Carbine Williams is the story of the inventor of the M1 carbine. Its dialog uses phrases such as “natural right” and “rugged individualism.” Directed by Richard Thorpe, MGM made this gem in 1952. In addition to Jimmy Stewart as Marsh “Carbine” Williams it stars Jean Hagen as his wife Maggie and Wendell Corey as his warden and best friend: Capt. Peoples. It also features James Arness, Leif Erickson and Rhys Williams in early screen roles performing smaller parts.

Carbine Williams’ story elements include depictions of the importance of family, romantic love, friendship, invention and ambition. Most of the movie takes place in a prison setting and shows how Marsh Williams succeeds in life against fairly stiff odds.

The story opens with Marsh returning from the Navy, which he joined at a very young age. He and his father do not see eye to eye on what Marsh’s priorities ought now to be. Marsh wants to marry and set up his own household, but his father wants him to work for him for several years. As long as Marsh goes his own way his father will withhold Marsh’s share of the family land. Marsh chooses to pursue his own plans.

After the wedding, he and Maggie (Jean Hagen), his childhood sweetheart, start their journey together.
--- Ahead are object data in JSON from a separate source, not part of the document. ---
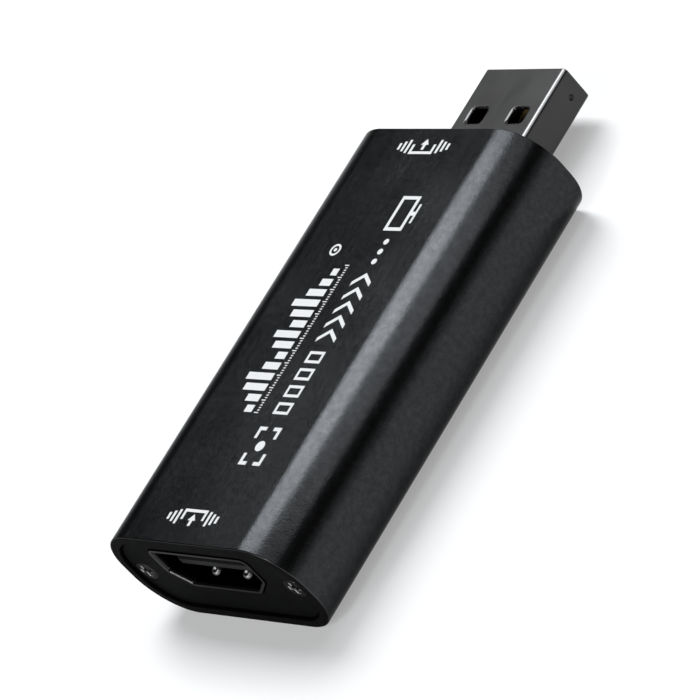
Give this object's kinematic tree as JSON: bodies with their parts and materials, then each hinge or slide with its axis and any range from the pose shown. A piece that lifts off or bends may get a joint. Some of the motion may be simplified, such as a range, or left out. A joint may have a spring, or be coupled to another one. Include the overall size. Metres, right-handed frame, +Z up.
{
  "type": "video capture box",
  "caption": "Pocket video capture box: a rounded black aluminium sleeve with a digital video input socket at one end and a type A bus plug at the other.",
  "frame": {"origin": "on the surface that the sleeve rests on, under the middle of the overall box", "axes": "+Y along the length from the input socket to the output plug, +Z up out of the printed face, +X across the width"},
  "size_m": [0.028, 0.0644, 0.0126],
  "materials": {
    "black_sleeve": "black anodised over a fine blasted grain",
    "black_plate": "black anodised, satin",
    "screw_steel": "dark nickel plate",
    "board_laminate": "green solder mask",
    "solder": "bright solder",
    "socket_plating": "nickel plate",
    "connector_plastic": "black moulded, fine matt",
    "contact_gold": "gold plate",
    "plug_plating": "nickel plate, satin",
    "package_plastic": "black moulded epoxy",
    "tinned_lead": "tin plate",
    "crystal_ceramic": "dark fired ceramic",
    "tantalum_plastic": "moulded epoxy",
    "capacitor_ceramic": "tan fired ceramic",
    "resistor_ceramic": "black coat on white ceramic",
    "ferrite": "dark grey ferrite"
  },
  "bodies": {
    "root": {"sleeve": "black_sleeve", "input_end_plate": "black_plate", "output_end_plate": "black_plate", "input_plate_screws": "screw_steel", "output_plate_screws": "screw_steel", "circuit_board": "board_laminate", "leg_solder": "solder", "socket_shell": "socket_plating", "socket_insulator": "connector_plastic", "socket_upper_contacts": "contact_gold", "socket_lower_contacts": "contact_gold", "plug_shell": "plug_plating", "plug_insulator": "connector_plastic", "plug_contacts": "contact_gold", "capture_chip": "package_plastic", "capture_chip_leads": "tinned_lead", "memory_chip": "package_plastic", "memory_chip_leads": "tinned_lead", "regulators": "package_plastic", "regulator_leads": "tinned_lead", "surge_arrays": "package_plastic", "surge_array_leads": "tinned_lead", "crystal_base": "crystal_ceramic", "crystal_lid": "tinned_lead", "tantalum_capacitor": "tantalum_plastic", "tantalum_strips": "tinned_lead", "ceramic_capacitors": "capacitor_ceramic", "resistors": "resistor_ceramic", "ferrite_beads": "ferrite", "chip_end_caps": "tinned_lead"}
  },
  "joints": []
}
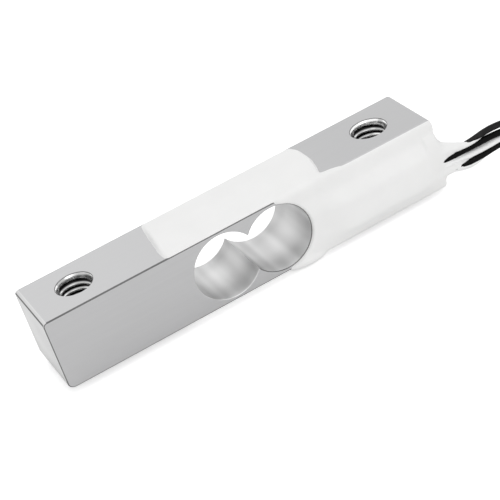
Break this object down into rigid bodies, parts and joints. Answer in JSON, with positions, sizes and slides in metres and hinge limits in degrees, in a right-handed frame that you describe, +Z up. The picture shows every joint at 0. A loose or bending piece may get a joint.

Marsh has a poorly paying job with a railroad where he meets people who operate a “still.” Operating a moonshine distillery pays much better than the railroad and Marsh knows the difference between a “natural right and a legal right.” This goes on for a while without Maggie suspecting until a federal revenue agent becomes involved in the killing of one of Marsh’s associates. Later this same federal is killed in a raid on Marsh’s “still.” This leads to a murder trial and twist of injustice on which the tale turns.

Carbine Williams is a rare film. Not only does it show the futility of prohibition, the potential nobility of firearms, the inspiring nature of invention and the devotion of love and friendship, but it tells its story by highlighting how even very independent “rugged individualists” can and do help each other to fulfill their potentials. If you have an opportunity to see this movie, don’t miss it.